There are also four forms of the dunes: dome dunes, which are the first to form from the gypsum sand blowoff from Lake Lucero; barchan dunes, which are crescent-shaped and generated in areas with high winds, but not much sand; transverse dunes, which form long ridges of sand in areas with lots of sand; and parabolic dunes, which are anchored by plants and which invert their shape on the dune field edges.

A bit of a head trip
The White Sands National Monument is on the edge of the White Sands Missile Range, which is an odd thing, especially since I made my Friday visit to the dunes less than an hour after leaving the missile range. Going from one of the most technologically advanced facilities in the world to a place with no technology in such close proximity is a bit of a head trip.

Also a head trip was looking at some of the yucca plants sticking their heads up through the dunes. Despite the preponderance of life here, it feels pretty devoid of it. And these yuccas seem to be the exception to the rule, even though it's not really true.

But the yuccas--and many of the other life forms here--have made a remarkable adaptation to this deeply inhospitable environment. According to the official map, the yuccas that do survive manage to do so by sticking their stems above the sand, and anchoring themselves inside the dunes. That can end up creating what are known as "pedestal" dunes, which don't migrate, and that turn out to be nearly rock-solid and more exposed than the normal dunes.

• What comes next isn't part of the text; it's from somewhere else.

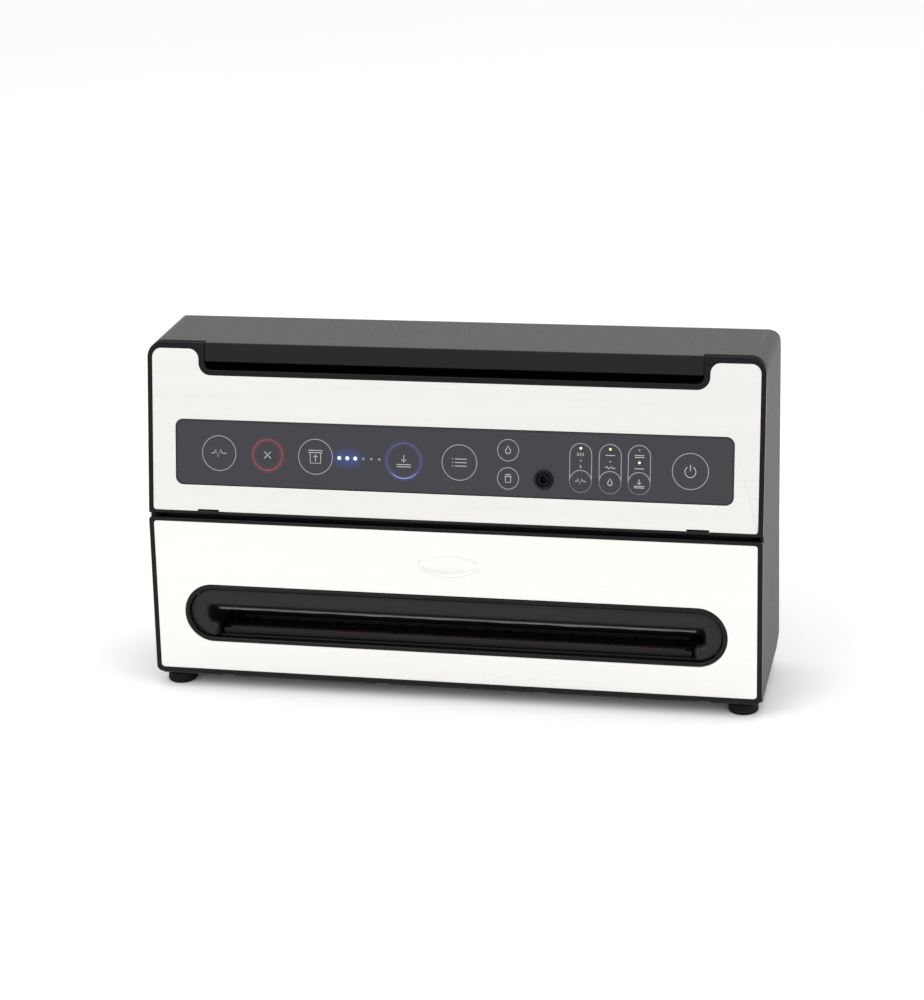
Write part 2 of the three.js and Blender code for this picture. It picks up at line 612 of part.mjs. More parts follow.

Anyway, White Sands is quite the spectacle. You drive in from Highway 70 with no real idea what you're going to see. At first, you see hints of the white sand sticking up above normal green desert vegetation. You drive past the visitor center, and then follow a several-mile-long road out to the dunes.

Then, suddenly, there they are. For nearly as far as the eye can see, there are these white dunes, dominating the horizon and almost taking your breath away.

Now, if only I can overcome my desire to go skiing.